If you want to serve kids, invite them to think about this in the first month of their freshman year. Partner with them to create a game plan to research their interests, and research possible paths to move forward with them. Create a research plan that has them interviewing people, doing research online, going to site visits, writing to people and reading about options in the city, in the US, and abroad. Have a check in every quarter. Make it a quarterly process for all four years.
If the school district is going to require students to present you with a meaningful plan as a requirement for graduation, then the onus is on the school district to teach and support kids in learning how to develop the planning, researching, and network building skills that make the planning process and the plan useful. Planning eventually gets down to identifying resources, including money and time. It prompts people to consider the nature and level of their investment.
A curriculum built around developing a plan could be an incredible learning tool, but as it is currently described it is meaningless and is one more punishment against kids for things that are not in their control and are outside of their native skills set in terms of neurological development (long term planning and rational weighing of risk/ benefit is skewed in the teen brain).
Michelle at April 8, 2017 11:22 AM
Look on the bright side. This will at least block a few of the least prepared students from going on to win "affirmative action" to good universities (which would be a complete waste of their own and everyone else's time, effort, and money, since they could not possibly graduate from there).
jdgalt at April 8, 2017 11:45 AM
That's insane. Hardly anybody knows what their plans will be at that age, ultimately. So what will happen is that plenty of kids will just make shit up to get the diploma.
mpetrie98 at April 8, 2017 12:01 PM
That's insane. Hardly anybody knows what their plans will be at that age, ultimately. So what will happen is that plenty of kids will just make shit up to get the diploma.
mpetrie98 at April 8, 2017 12:01 PM
But the upside is Emmanuel gets to hire a bureaucratic Army of checkers to sign off on student *plans*
A nice new group of Democratic voters on the public dole.
The biggest problem with this is that community and state colleges are so desperate for money a lot of kids enter college without a hs diploma. My daughter hated high schhol so much she did her last semester at the community college.
Once you have sucessfully entered college the high school diploma is meaningless.
Home schoolers have also completely muddied the credentialism waters.
Isab at April 8, 2017 12:53 PM
And what civil rights are 18-year-old citizens being denied?
Conan the Grammarian at April 8, 2017 2:20 PM
> But the upside is Emmanuel gets
> to hire a bureaucratic Army of
> checkers to sign off on
> student *plans*
>
> A nice new group of Democratic
> voters on the public dole.
☑ I think that's precisely correct.
In loathsome, insidious ways, the Commies won the Cold War.
Crid at April 8, 2017 4:31 PM
And, because these kids have had their life plans checked and approved by the government, they'll have been pre-conditioned for the eventual takeover of their lives by the government - and the continued meddling in their lives by the government until then.
Not all of these kids will succeed, not even the ones with a pre-approved plan.
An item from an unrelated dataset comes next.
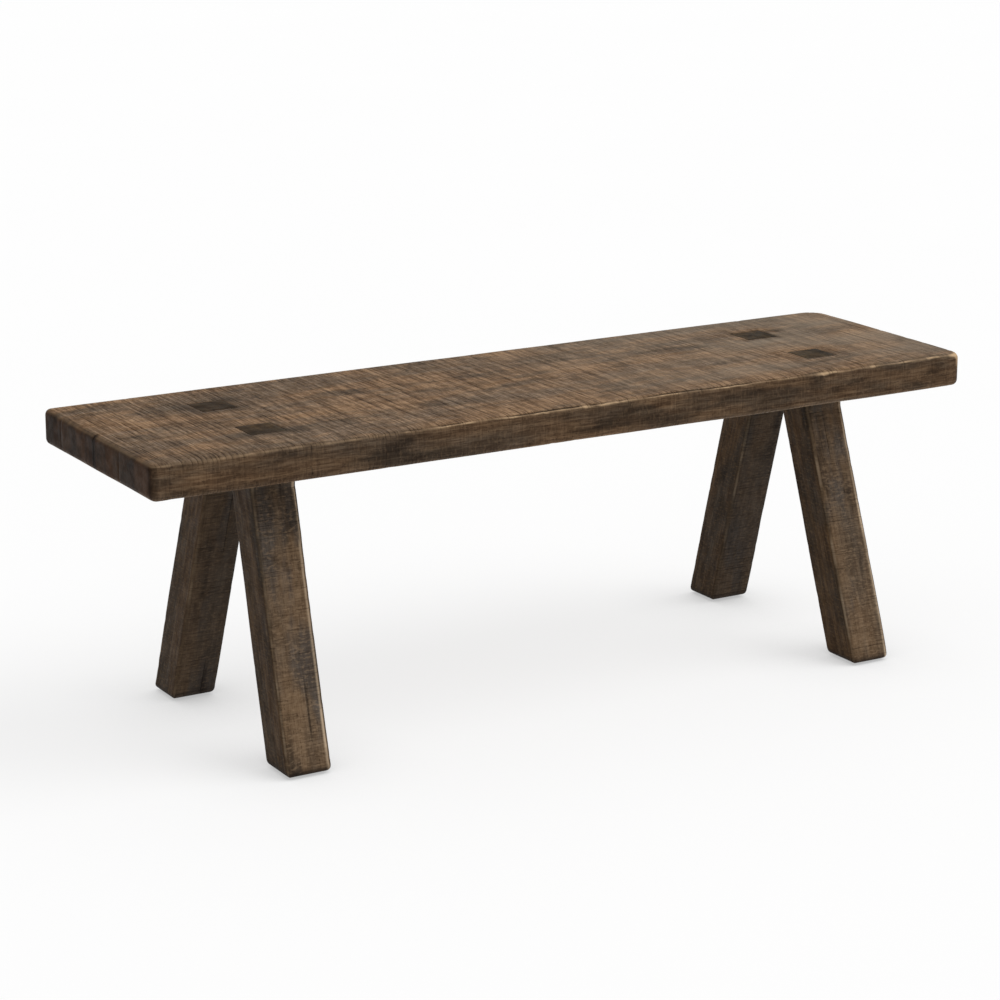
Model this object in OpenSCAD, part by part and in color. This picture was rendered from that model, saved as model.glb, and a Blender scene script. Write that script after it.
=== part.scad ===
// Backless bench of dark, reclaimed timber. Two thick planks are dowelled edge to edge
// to make the seat. Each of the four splayed legs ends in an upright tenon that passes
// right through the seat and shows as end grain in its top.
// Origin on the floor under the middle of the seat: +X along it, +Y to the back, +Z up.

/* [Seat] */
// Length of the seat along X
seat_l = 1350; // [1200:10:1800]
// Depth of the seat along Y
seat_w = 375; // [340:5:450]
// Thickness of the planks
seat_t = 52; // [40:1:70]
// Height of the seat's top face above the floor
seat_h = 460; // [420:5:480]
// Distance of the joint between the planks behind the centre line
seam_y = 6; // [-10:1:15]
// Radius of the seat's worn outer edges and corners
seat_r = 10; // [3:1:14]

/* [Legs] */
// Width of a leg along X
leg_w = 70; // [60:1:90]
// Thickness of a leg, square to its own length
leg_t = 66.8; // [58:0.2:72]
// Half the distance between the feet along X, centre to centre
foot_x = 481; // [460:1:520]
// Half the distance between the feet along Y, centre to centre
foot_y = 190; // [182:1:205]
// Distance that the four legs together are set to the right of the seat's middle
legs_shift = 12; // [-20:1:20]
// Inward lean of a leg along X, from floor to seat
lean_x = 14; // [5:1:30]
// Inward lean of a leg along Y, from floor to seat
lean_y = 131; // [120:1:132]
// Height of the upright cut on a leg's outer face, just under the seat
neck_h = 30; // [15:1:40]
// Radius of a leg's long edges
leg_r = 6; // [2:0.5:8]
// Size of the chamfer around the bottom of a foot
foot_chamfer = 5; // [2:0.5:8]

/* [Tenons] */
// Width of a tenon along X
tenon_w = 54; // [44:1:56]
// Thickness of a tenon along Y
tenon_t = 53; // [40:1:56]
// Distance that every tenon is cut to the left of the centre line of its leg
tenon_set = 7; // [0:0.5:7]
// Gap between a tenon and each wall of its mortise
tenon_gap = 0.3; // [0.1:0.05:1]

/* [Dowels] */
// Diameter of a dowel in the joint between the planks
dowel_d = 12; // [8:1:16]
// Length of a dowel
dowel_l = 70; // [40:2:72]
// Distance between neighbouring dowels along X
dowel_pitch = 190; // [185:1:195]
// Extra diameter of a dowel's hole
dowel_play = 0.2; // [0.1:0.05:0.5]

/* [Glides] */
// Diameter of the glide under each foot
glide_d = 30; // [20:1:36]
// Thickness of a glide
glide_t = 3; // [2:0.5:5]
// Diameter of the nail's shank
nail_d = 2.4; // [2:0.1:3]
// Length of the nail's shank above the glide
nail_l = 18; // [12:1:25]
// Diameter of the nail's head, moulded into the glide
nail_head_d = 8; // [5:0.5:10]
// Thickness of the nail's head
nail_head_t = 1; // [0.8:0.1:1.4]

/* [Hidden] */
$fn = 48;
eps = 0.01;
sides = [-1, 1];
underside = seat_h - seat_t;
leg_h = underside - glide_t;
// Angles that tip an upright post until its axis follows the two leans
tip_y = atan(lean_x / leg_h);
tip_x = atan(lean_y * cos(tip_y) / leg_h);
// Thickness of a leg measured level, along Y
level_t = leg_t / cos(tip_x);
// The outer face turns upright at the neck, and the tenon carries it on through the seat
neck_z = underside - neck_h;
outer_y = foot_y + level_t / 2 - (neck_z - glide_t) * lean_y / leg_h;
tenon_x = foot_x - lean_x;
tenon_y = outer_y - tenon_t / 2;
// The dowels lie along Y in the middle of the thickness, none of them beside a mortise
dowel_z = seat_h - seat_t / 2;
dowels_each_side = 3;
dowel_xs = [for (i = [-dowels_each_side:dowels_each_side]) i * dowel_pitch];
dowel_end_gap = 1;
// A nail's hole in the wood is a little wider and deeper than the nail
nail_play = 0.1;
glide_edge = 1;
wood_dark = "#4a3b2e";
wood_top = "#756252";

// A rectangle centred on the origin, with its four corners rounded
module round_rect(w, h, r) {
    square([w, h - 2 * r], center = true);
    square([w - 2 * r, h], center = true);
    for (x = sides, y = sides)
        translate([x * (w / 2 - r), y * (h / 2 - r)]) circle(r);
}

// The whole seat before it is divided: its edges are rounded seen from above, end and front
module seat_blank() {
    translate([0, 0, underside + seat_t / 2]) intersection() {
        linear_extrude(seat_t, center = true) round_rect(seat_l, seat_w, seat_r);
        rotate([90, 0, 90]) linear_extrude(seat_l, center = true) round_rect(seat_w, seat_t, seat_r);
        rotate([90, 0, 0]) linear_extrude(seat_w, center = true) round_rect(seat_l, seat_t, seat_r);
    }
}

// The part of the seat on one side of the joint, with its mortises and dowel holes
module seat_plank(side) {
    mortise = [tenon_w + 2 * tenon_gap, tenon_t + 2 * tenon_gap, seat_t + 2];
    hole_l = dowel_l / 2 + dowel_end_gap;
    difference() {
        seat_blank();
        // Everything beyond the joint
        translate([-seat_l, seam_y - (side > 0 ? seat_w : 0), underside - 1])
            cube([2 * seat_l, seat_w, seat_t + 2]);
        for (x = sides)
            translate([legs_shift + x * tenon_x - tenon_set, side * tenon_y, underside + seat_t / 2])
                cube(mortise, center = true);
        for (x = dowel_xs)
            translate([x, seam_y, dowel_z]) rotate([-90 * side, 0, 0])
                translate([0, 0, -1]) cylinder(hole_l + 1, d = dowel_d + dowel_play);
    }
}

// Puts a piece drawn upright on the origin onto a right back leg's foot, tipped as the leg is
module tipped() {
    translate([foot_x, foot_y, glide_t]) rotate([tip_x, -tip_y, 0]) children();
}

// The leaning post of a right back leg, cut level at the head and foot
module leg_post() {
    spare = 60;
    intersection() {
        tipped() translate([0, 0, -spare])
            linear_extrude(leg_h + 2 * spare) round_rect(leg_w, leg_t, leg_r);
        translate([0, 0, glide_t]) cube([seat_l, seat_w, leg_h]);
    }
}

// The wood left on outside the post at the neck, so that the tenon's outer face runs on down it
module leg_neck() {
    intersection() {
        tipped() translate([-leg_w / 2, 0, 0]) cube([leg_w, leg_t, 2 * leg_h]);
        translate([0, 0, neck_z]) cube([seat_l, outer_y, neck_h]);
    }
}

// Wedges that take the chamfer off the four bottom edges of a foot
module foot_chamfers() {
    side = foot_chamfer * sqrt(2);
    spare = 2 * foot_chamfer;
    translate([foot_x, foot_y, glide_t]) {
        for (x = sides)
            translate([x * leg_w / cos(tip_y) / 2, 0, 0]) rotate([0, 45, 0])
                cube([side, level_t + spare, side], center = true);
        for (y = sides)
            translate([0, y * level_t / 2, 0]) rotate([45, 0, 0])
                cube([leg_w + spare, side, side], center = true);
    }
}

// One leg and its tenon in a single piece of wood, with the hole for its glide's nail
module leg(x, y) {
    translate([legs_shift, 0, 0]) mirror([x < 0 ? 1 : 0, 0, 0]) mirror([0, y < 0 ? 1 : 0, 0])
        difference() {
            union() {
                leg_post();
                leg_neck();
                translate([tenon_x - x * tenon_set - tenon_w / 2, outer_y - tenon_t, underside - eps])
                    cube([tenon_w, tenon_t, seat_t + eps]);
            }
            foot_chamfers();
            translate([foot_x, foot_y, 0]) cylinder(glide_t + nail_l + 1, d = nail_d + nail_play);
        }
}

// Fluted in life, plain here: the pins that line up the two planks inside their joint
module seam_dowels() {
    color("#b8925a") for (x = dowel_xs)
        translate([x, seam_y - dowel_l / 2, dowel_z]) rotate([-90, 0, 0]) cylinder(dowel_l, d = dowel_d);
}

// One nylon disc with an eased lower edge, hollow where the nail's head is moulded in
module glide() {
    head_z = (glide_t - nail_head_t) / 2;
    difference() {
        rotate_extrude() polygon([
            [0, 0], [glide_d / 2 - glide_edge, 0], [glide_d / 2, glide_edge],
            [glide_d / 2, glide_t], [0, glide_t],
        ]);
        translate([0, 0, head_z - nail_play / 2])
            cylinder(nail_head_t + nail_play, d = nail_head_d + nail_play);
        translate([0, 0, head_z]) cylinder(glide_t, d = nail_d + nail_play);
    }
}

// One steel nail: a flat head inside the glide and a plain shank up into the foot
module glide_nail() {
    head_z = (glide_t - nail_head_t) / 2;
    translate([0, 0, head_z]) cylinder(nail_head_t, d = nail_head_d);
    translate([0, 0, head_z]) cylinder(glide_t - head_z + nail_l, d = nail_d);
}

// Copies of a small piece, one under the centre of each foot
module at_feet() {
    for (x = sides, y = sides) translate([legs_shift + x * foot_x, y * foot_y, 0]) children();
}

module seat_front_plank() { color(wood_top) seat_plank(-1); }
module seat_back_plank() { color(wood_top) seat_plank(1); }
module leg_front_left() { color(wood_dark) leg(-1, -1); }
module leg_front_right() { color(wood_dark) leg(1, -1); }
module leg_back_left() { color(wood_dark) leg(-1, 1); }
module leg_back_right() { color(wood_dark) leg(1, 1); }
module foot_glides() { color("#26221f") at_feet() glide(); }
module glide_nails() { color("silver") at_feet() glide_nail(); }

seat_front_plank();
seat_back_plank();
leg_front_left();
leg_front_right();
leg_back_left();
leg_back_right();
seam_dowels();
foot_glides();
glide_nails();
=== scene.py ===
import math

import bpy
import numpy as np
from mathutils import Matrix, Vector


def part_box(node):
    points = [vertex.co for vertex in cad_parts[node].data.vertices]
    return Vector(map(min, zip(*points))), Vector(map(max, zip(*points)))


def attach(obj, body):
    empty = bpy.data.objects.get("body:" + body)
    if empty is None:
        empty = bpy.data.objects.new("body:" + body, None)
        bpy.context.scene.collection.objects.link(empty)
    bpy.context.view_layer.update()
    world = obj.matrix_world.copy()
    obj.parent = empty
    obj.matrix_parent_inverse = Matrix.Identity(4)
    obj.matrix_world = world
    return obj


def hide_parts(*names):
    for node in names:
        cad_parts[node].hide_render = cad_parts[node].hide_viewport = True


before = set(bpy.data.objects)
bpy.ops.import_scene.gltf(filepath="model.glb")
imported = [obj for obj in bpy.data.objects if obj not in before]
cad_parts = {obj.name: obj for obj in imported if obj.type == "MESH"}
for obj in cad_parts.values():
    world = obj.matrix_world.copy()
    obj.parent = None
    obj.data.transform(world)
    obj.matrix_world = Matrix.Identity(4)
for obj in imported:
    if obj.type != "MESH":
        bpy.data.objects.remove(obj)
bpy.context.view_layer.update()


# ------------------------------------------------------------------ seat planks
# Two thick boards of reclaimed elm, dowelled edge to edge and stained dark. They were left as the
# saw cut them, across the grain, and years of use have rounded and chipped their edges. Each has
# two square mortises cut right through it for the tenons of its two legs.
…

But since that plan has been approved by the government, will the government then be responsible for them when the plan fails? Keep in mind that the government will be taking care of them with your money.
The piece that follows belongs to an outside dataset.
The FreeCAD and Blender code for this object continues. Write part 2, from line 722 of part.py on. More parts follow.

Give these kids a decent education and a skill set and set them loose. They'll figure most of it out. And some adults will be available and willing to help them. But w're releasing kids from high school these days with an inadequate skill set and sub-par knowledge. No wonder people are coming up with plans for the government to manage their lives.
Problem is that government management of people's lives won't produce the engineers that put a man on the moon or the scientists that defeated polio, rubella, and measles.
Look at the Soviet Union. It managed every aspect of its citizens' lives and failed to consistently lead the world in science and technology despite spending a large portion of the country's GDP no science and technology. The USSR (and Russia) has 27 Nobel Prizes. The US has 363 while Germany has 106 and France has 68. The UK has 124 and even Poland has 23.
The Soviet economy was in shambles long before Reagan subjected it to a defense-spending stress test. That's despite the consumer section making up 66% of the Soviet economy.
Despite having one of the world's richest grain-producing regions under its control (the Ukraine), it could not feed its own population and had to import food. In 1979, 28% of Soviet agricultural production came from small plots, despite those plots comprising only 1% of the cultivated land.
Venezuela switched to a top-down managed society and is now, after only 11 years of socialism, incapable of feeding itself and barely capable of exploiting the massive oil deposits that should have made the county one of the wealthiest countries on earth.
Cuba had a European-level literacy rate before Castro implemented a top-down management of the economy and society. And it had one of the world's lowest child mortality rates by any measure. Today, its population is impoverished and illiterate. And the country only keeps its self-reported child mortality rate low by gaming the system.
Top-down management of an economy and a society does not work on a large scale. It has never worked. It will never work. We have decades of proof of this, yet we still have people advocating it, saying those who failed didn't do it right. As if somehow they have the secret to doing socialism "right."